We should consider a more DRY approach like creating a new crate with those tests that can be called by a function, maybe something like this:
fn test_catalog<C: Catalog>(catalog: &C) {
todo!()
}
Although it might be better to pass in a function that can setup a new catalog so that each test can work on a fresh instance e.g.
/// Takes a function that accepts a FileIO and an optional warehouse_location and returns a fresh Catalog instance
fn test_catalog<C: Catalog>(setup_catalog_fn: impl FnOnce(FileIO, Option<String>) -> C) {
todo!()
}
The main concern I have is that the existing catalogs don't all follow exactly the same behaviour, there are small, subtle differences in behaviour like checking for tables before dropping a namespace, error messaging, etc. It may or may not be worth aligning behaviours but we can discuss all of that when we get there.
The other concern I have is developer-experience. We should still strive for clear test failures. I'm not sure a function-based approach as illustrated above will offer a good DevX but it may still be worth the compromise. In other languages, this would just be an abstract class for me but I'm not sure what the Rust equivalent is at this moment in time.
This is currently blocked by: https://github.com/apache/iceberg-rust/pull/503
Hi, @fqaiser94 Thanks for raising this, and I'm definitely +1 for this proposal to avoid duplicate codes!
About the overall design, inspired by your design, I think maybe we can have origanize things like following:
struct CatalogTestSuite<C> {
catalog: C,
file_io: FileIO
}
impl<C: Catalog> CatalogTestSuite {
async fn test_catalog_create_empty_namespace(self) {
...
}
async fn test_catalog_create_empty_hierarchy_namespace(self) {
...
}
...
}
Then in each catalog tests module, we can just have tests to setup this CatalogTestSuite and call different method in different case:
#[tokio::test]
async fn test_create_empty_namespace() {
let suite = CatalogTestSuite {}
suite.test_catalog_create_empty_namespace().await
}
With this approach we have boilerplate codes in each catalog test module, but I think this is a trade off.
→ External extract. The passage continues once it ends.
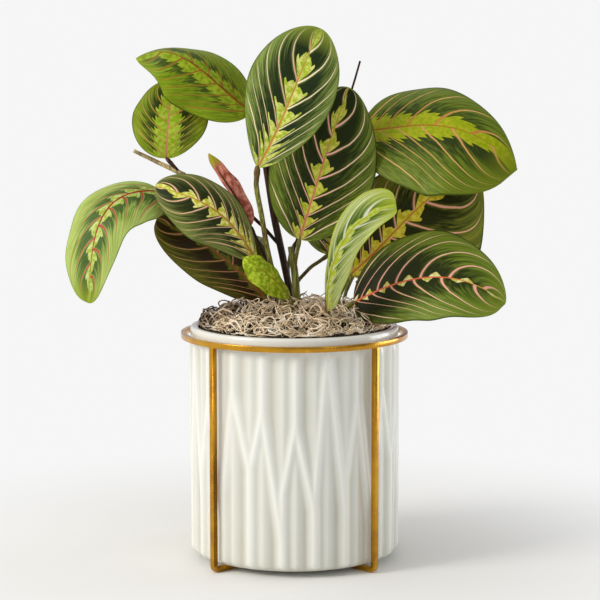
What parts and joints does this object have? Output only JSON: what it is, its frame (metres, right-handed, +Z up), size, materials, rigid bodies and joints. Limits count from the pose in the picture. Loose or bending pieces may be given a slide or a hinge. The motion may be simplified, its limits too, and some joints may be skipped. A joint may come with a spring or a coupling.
{
  "type": "potted prayer plant",
  "caption": "Prayer plant with broad red-veined leaves, growing from moss in a pleated ceramic pot on a square-bar metal stand.",
  "frame": {"origin": "centre of the stand's underside, where its two wires cross", "axes": "+Z up, -Y to the front that the picture shows, +X to its right"},
  "size_m": [0.3459, 0.2092, 0.4143],
  "materials": {
    "glazed_stoneware": "glossy off-white glaze",
    "gold_lacquered_steel": "satin gold lacquer",
    "potting_soil": "loose dark potting soil",
    "dried_moss": "curly dried tan moss over dark brown",
    "leaf_patterned_green": "satin leaf, dark green blotches, lime band along the midrib, pink-cream veins",
    "leaf_young_lime": "young lime-green leaf with red or cream veins",
    "leaf_underside_red": "dull pink-red underside of a furled young leaf",
    "stem_green": "olive green petiole, slightly hairy",
    "stem_purple_brown": "dark purple-brown stem"
  },
  "bodies": {
    "root": {"pot": "glazed_stoneware", "stand_ring": "gold_lacquered_steel", "stand_wire_through": "gold_lacquered_steel", "stand_wire_left": "gold_lacquered_steel", "stand_wire_right": "gold_lacquered_steel", "soil": "potting_soil", "moss": "dried_moss", "stem_dark": "stem_purple_brown", "stem_green": "stem_green", "flower_spike": "stem_purple_brown", "leaf_top_centre": "leaf_patterned_green", "leaf_centre_tall": "leaf_patterned_green", "leaf_left_top": "leaf_patterned_green", "leaf_left_round": "leaf_patterned_green", "leaf_right_upper": "leaf_patterned_green", "leaf_right_middle": "leaf_patterned_green", "leaf_right_lower": "leaf_patterned_green", "leaf_rolled_front": "leaf_young_lime", "leaf_furled_red": "leaf_underside_red", "leaf_left_middle": "leaf_patterned_green", "leaf_left_drooping": "leaf_young_lime", "leaf_left_lower": "leaf_patterned_green", "leaf_small_lime": "leaf_young_lime", "leaf_back_centre": "leaf_patterned_green", "leaf_back_right": "leaf_patterned_green", "leaf_back_left": "leaf_patterned_green", "leaf_back_low_right": "leaf_patterned_green", "leaf_back_low": "leaf_patterned_green", "petiole_top_centre": "stem_green", "petiole_right_upper": "stem_green", "petiole_right_middle": "stem_green", "petiole_right_lower": "stem_green", "petiole_rolled_front": "stem_green", "petiole_furled_red": "stem_purple_brown", "petiole_left_middle": "stem_green", "petiole_left_drooping": "stem_purple_brown", "petiole_left_lower": "stem_green", "petiole_small_lime": "stem_green", "petiole_back_centre": "stem_green", "petiole_back_right": "stem_green", "petiole_back_left": "stem_green", "petiole_back_low_right": "stem_green", "petiole_back_low": "stem_green"}
  },
  "joints": []
}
We can use macros or libtest_mimic to remove duplicate codes as much as possible, but the problem is that it makes running single test in ide a little more difficult.
The main concern I have is that the existing catalogs don't all follow exactly the same behaviour, there are small, subtle differences in behaviour like checking for tables before dropping a namespace, error messaging, etc. It may or may not be worth aligning behaviours but we can discuss all of that when we get there.
I think there are two problems here:
- Not all catalogs support exactly all test cases. For example, IIRC, hive catalog doesn't support nested namespaces, and rest catalog's support for namespaces is not determined yet.
- About the subtle behaviors differentct(such as check table), I think we should align them, but we don't need to do them together, we can do them one by one once we have finished the necessary preparatory work.
This issue has been automatically marked as stale because it has been open for 180 days with no activity. It will be closed in next 14 days if no further activity occurs. To permanently prevent this issue from being considered stale, add the label 'not-stale', but commenting on the issue is preferred when possible.
This issue has been closed because it has not received any activity in the last 14 days since being marked as 'stale'